ON Sunday Scottish percussionist Colin Currie was performing Steve Reich's seminal 1976 minimalist work, Music for 18 Musicians, with his group at Glasgow Royal Concert Hall in the presence of the composer, who has already been quite unequivocal about the regard in which he holds Currie's performances of his work.
On Tuesday he was being feted, wearing the kilt, at the Royal Philharmonic Society Awards in London, named Instrumentalist of the Year. It would be good to report other Scots among the 14 winners, but that was not to be, and his achievement should be celebrated in its singularity.
The context of election week was far from irrelevant to the RPS Award proceedings. It was implicit in a memorable soundbite from German baritone Christian Gerhaher in his acceptance speech as Singer of the Year: "Learn music and you will understand the world." And it was at the heart of the keynote address from Sir Antonio Pappano, music director of the Royal Opera House, Covent Garden, who was awarded the RPS Gold Medal, the 100th recipient. His remarks, made off the cuff and unscripted, went down very well on the night, admittedly for an audience of the converted, but were exactly the sort of impassioned advocacy of the arts that had been absent from the election campaign. He talked of the crucial components that a grounding in music adds to personal development and how it nurtures emotional intelligence, a key trait in successful people. He enthused about how the seeds of that have to be planted in youth.
You would be hard pushed to find a politician of any shade of opinion who would disagree with that, but equally stretched to find one that had said anything similar over the past few weeks.
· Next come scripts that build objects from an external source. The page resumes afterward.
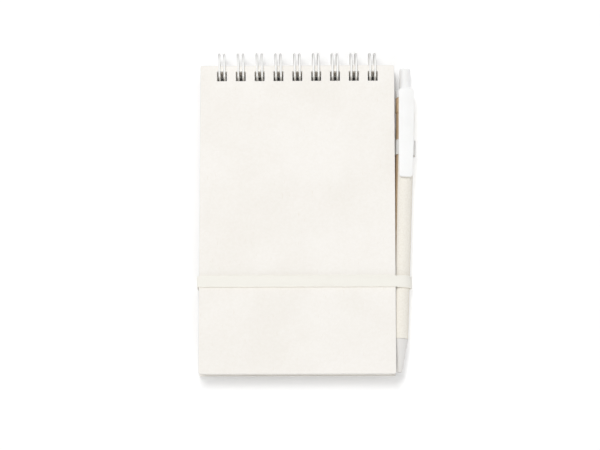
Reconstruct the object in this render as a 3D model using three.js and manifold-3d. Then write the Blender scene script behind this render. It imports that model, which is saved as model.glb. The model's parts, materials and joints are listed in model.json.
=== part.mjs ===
// A pocket notebook bound along its head by twin wire loops, closed by an elastic band, with a click pen in a loop.
// Millimetres. X runs across the covers, Y towards the wire and Z up. The origin is the middle of its base.
import * as THREE from "three";
import { mergeVertices } from "three/addons/utils/BufferGeometryUtils.js";
import Module from "manifold-3d";

const wasm = await Module();
wasm.setup();

// Covers
const COVER_WIDTH = 87;
const COVER_HEIGHT = 140;
const COVER_THICKNESS = 0.9;
const COVER_CORNER_RADIUS = 0.8;

// Sheets, in groups that turn together
const SHEET_THICKNESS = 0.08;
const SHEETS_IN_GROUP = 9;
const GROUP_COUNT = 8;
const GROUP_GAP = 0.03;
const SHEET_SIDE_INSET = 2;
const SHEET_FOOT_INSET = 0.5;
const SHEET_HEAD_INSET = 0.4;
const FRONT_COVER_GAP = 0.1;

// Wire binding: pairs of legs joined by a round tip, and root bars from one pair to the next
const LOOP_COUNT = 9;
const LOOP_PITCH = 8.467;
const WIRE_DIAMETER = 0.9;
const LEG_SPACING = 2.24;
const HOLE_SIDE_CLEARANCE = 0.63;
const HOLE_EDGE_MARGIN = 2.8;
const HOLE_FAR_CLEARANCE = 1.15;
const RING_CLEARANCE = 0.15;
const RING_BEYOND_EDGE = 0.3;
const ROOT_CORNER_RADIUS = 1.2;
const SEAM_GAP = 1;
const SEAM_TURN = THREE.MathUtils.degToRad(14);
const ROOT_STUB = 1.2;
const LEG_STEPS = 20;
const TIP_STEPS = 6;
const CORNER_STEPS = 3;
const WIRE_SIDES = 6;

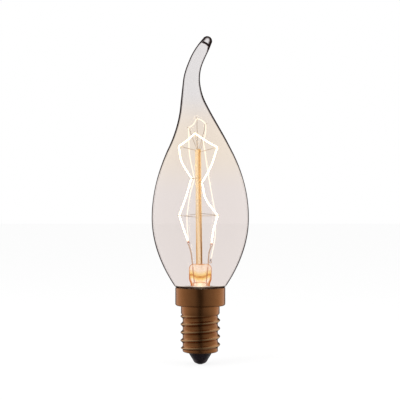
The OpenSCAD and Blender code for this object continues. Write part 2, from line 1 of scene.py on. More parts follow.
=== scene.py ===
# %% [markdown]
# # A bent-tip filament candle lamp
# The real lamp is a blown glass flame with a drawn, curved tail. Inside it two loops of coiled
# tungsten wire hang on hooks round a glass rod, and below it sits a small brass screw cap. The CAD
# model gives every piece its place and size. This lesson keeps that frame and builds finer
# surfaces and real finishes round it.

import bpy
import numpy as np
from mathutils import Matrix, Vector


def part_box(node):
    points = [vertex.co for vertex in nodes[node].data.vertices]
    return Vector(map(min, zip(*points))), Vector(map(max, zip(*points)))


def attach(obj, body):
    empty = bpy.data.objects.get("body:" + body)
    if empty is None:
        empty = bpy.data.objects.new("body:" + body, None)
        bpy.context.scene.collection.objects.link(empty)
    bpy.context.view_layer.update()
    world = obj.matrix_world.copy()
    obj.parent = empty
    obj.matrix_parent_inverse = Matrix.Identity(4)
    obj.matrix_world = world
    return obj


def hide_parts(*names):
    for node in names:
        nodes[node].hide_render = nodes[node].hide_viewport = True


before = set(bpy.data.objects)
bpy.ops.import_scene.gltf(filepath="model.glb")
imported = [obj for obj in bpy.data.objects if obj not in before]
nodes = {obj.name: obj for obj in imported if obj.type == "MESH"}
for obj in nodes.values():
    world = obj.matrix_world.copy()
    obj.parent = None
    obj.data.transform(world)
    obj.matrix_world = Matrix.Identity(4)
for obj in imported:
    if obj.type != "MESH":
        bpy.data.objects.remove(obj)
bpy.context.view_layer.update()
print("CAD nodes:", len(nodes))

# %% [markdown]
# ## From numbers to surfaces
# Nearly every piece of a lamp is drawn, blown or rolled, so it is a row of rings. One function
# turns a grid of ring points in millimetres into a closed mesh. Whether the rings ran one way or
# the other is settled by the sign of the volume they enclose, so the faces always point outwards.


# %% Grid to closed mesh
def outward(points, faces):
    """The faces, all turned over if the solid they close has a negative volume, which is the sum
    over fans of triangles of a . (b x c) / 6."""
    total = 0.0
    for count in {len(f) for f in faces}:
        same = np.array([f for f in faces if len(f) == count])
        a = points[same[:, 0]]
        for k in range(1, count - 1):
            total += np.einsum("ij,ij->", a, np.cross(points[same[:, k]], points[same[:, k + 1]]))
    return faces if total > 0 else [f[::-1] for f in faces]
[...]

Westminster culture minister Sajid Javid has proved that his ambition outstrips his commonsense on other questions as well as the arts, but with Ukip candidates around, the foot-in-mouth tendencies of senior Tories struggle to command attention, and I haven't been aware of him being challenged at all on the Government's record in his department. The received wisdom as the reason for this silence, is that "there are no votes in the arts", a contention that the sheer number of those employed in the cultural sector seems to me to be a strong argument against. It is an opinion that SNP Councillor and City of Edinburgh Cultural Champion Richard Lewis, a charming and urbane chap with a career in music, saw no problem in voicing at the launch of this year's Edinburgh Festival, as I may have mentioned at the time and still finding baffling.
The fact is that politics is all about things that there are seemingly no votes in. The last administration was most loathed for its indulgence of the very rich, its reluctance to pursue those who do not pay their fair share of tax and its stated desire to enable the top one or two per cent to share less of their ill-gotten gains with the rest of us. It is arithmetically obvious, surely, that there are comparatively few votes in that - it is an ideological rather than a ballot-baiting position. The same, regrettably, applies to opposition to Trident. Having campaigned passionately against nuclear weapons in the 1980s, when Scottish CND could regularly muster tens of thousands, I would be forced to admit that it was no nearer the top of the election agenda at the end of the Cold War than it is now.
But were cultural questions at the top of my mind when I cast my own ballot this time around? Aye, there's the rub. I'm not sure I can honestly say that they were.